Internationale Gäste fehlen
Die Branche erhofft sich von der nächsten Konferenz der Ministerpräsidenten mit Bundeskanzler Olaf Scholz (SPD) am kommenden Mittwoch klare Perspektiven. „Ganz wichtig ist das Ostergeschäft im April“, sagte Hartges. Bundesweit sollte 2G statt 2G plus eingeführt werden. Abendliche Sperrzeiten, wie es sie in einzelnen Bundesländern gebe, sollten abgeschafft werden. „Ebenso sollte die Politik flächendeckend die Kontaktregistrierung in unseren Betrieben abschaffen, was in einigen Bundesländern längst erfolgt ist“, sagte Hartges.

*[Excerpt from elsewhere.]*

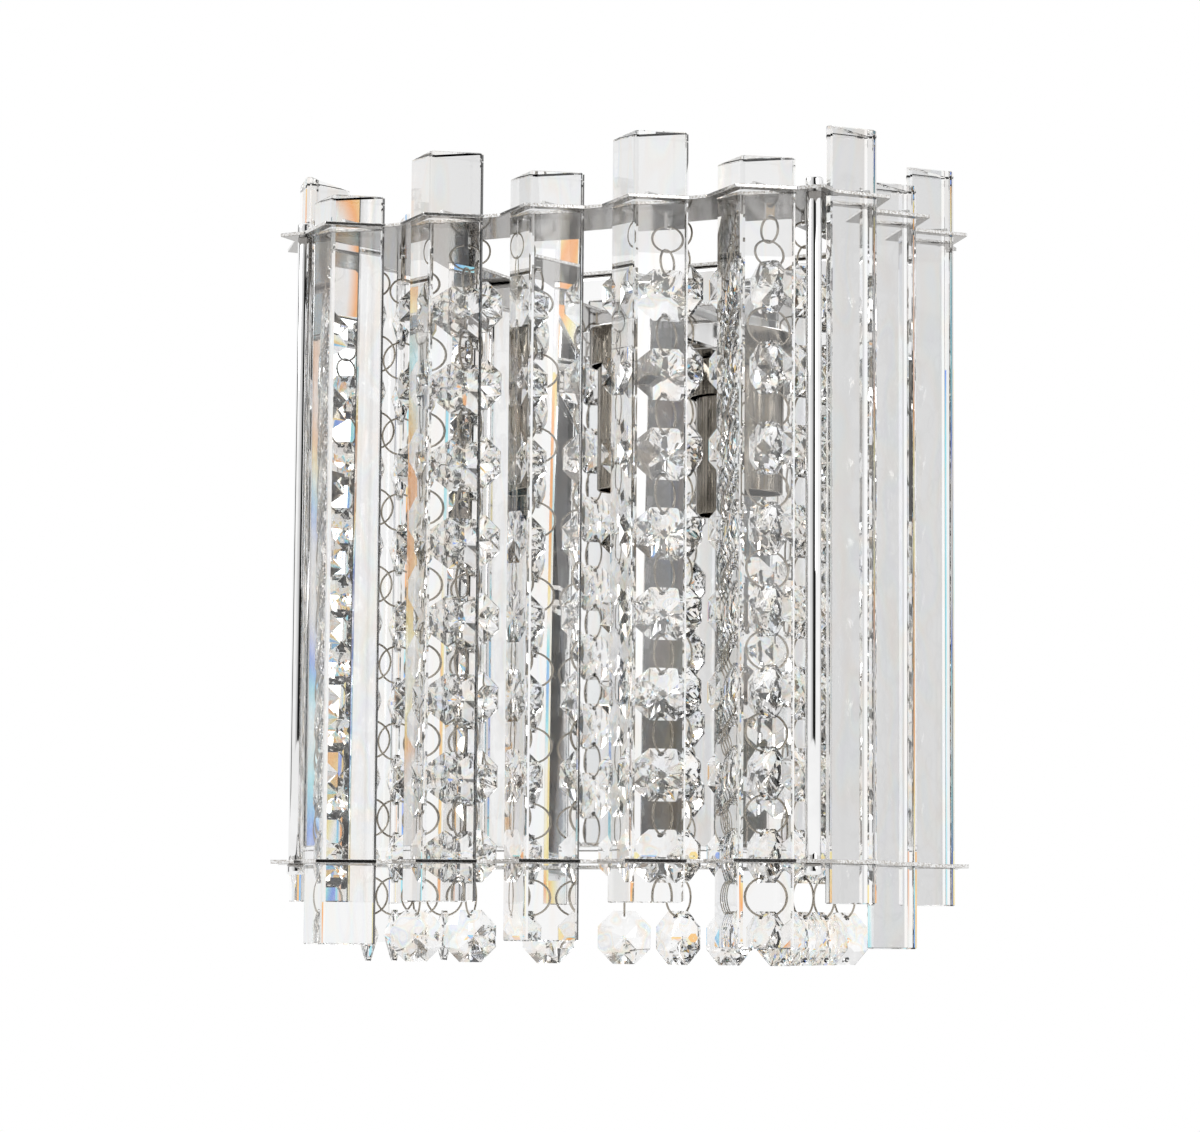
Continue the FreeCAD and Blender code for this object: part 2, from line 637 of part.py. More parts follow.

Für Business-Hotels sei es zudem von größter Bedeutung, dass wieder Veranstaltungen, Kongresse und Messen stattfinden können. Vor allem internationale Gäste fehlen seit zwei Jahren, da viele Veranstaltungen gestrichen wurden. Während die Zahl der Übernachtungen von Reisenden aus dem Inland im vergangenen Jahr um 3,3 Prozent gegenüber dem Vorjahr stieg, gab es bei ausländischen Gästen ein Minus von 3,1 Prozent. Das trifft vor allem den Städtetourismus.
Immer mehr Betriebe in Existenznot
Besonders hart litten Hotels, Pensionen und Gasthöfe, die 45,2 Prozent weniger Übernachtungen als im Vorkrisenjahr 2019 verzeichneten. Auf Campingplätzen gab es dagegen lediglich ein Minus von 7,8 Prozent.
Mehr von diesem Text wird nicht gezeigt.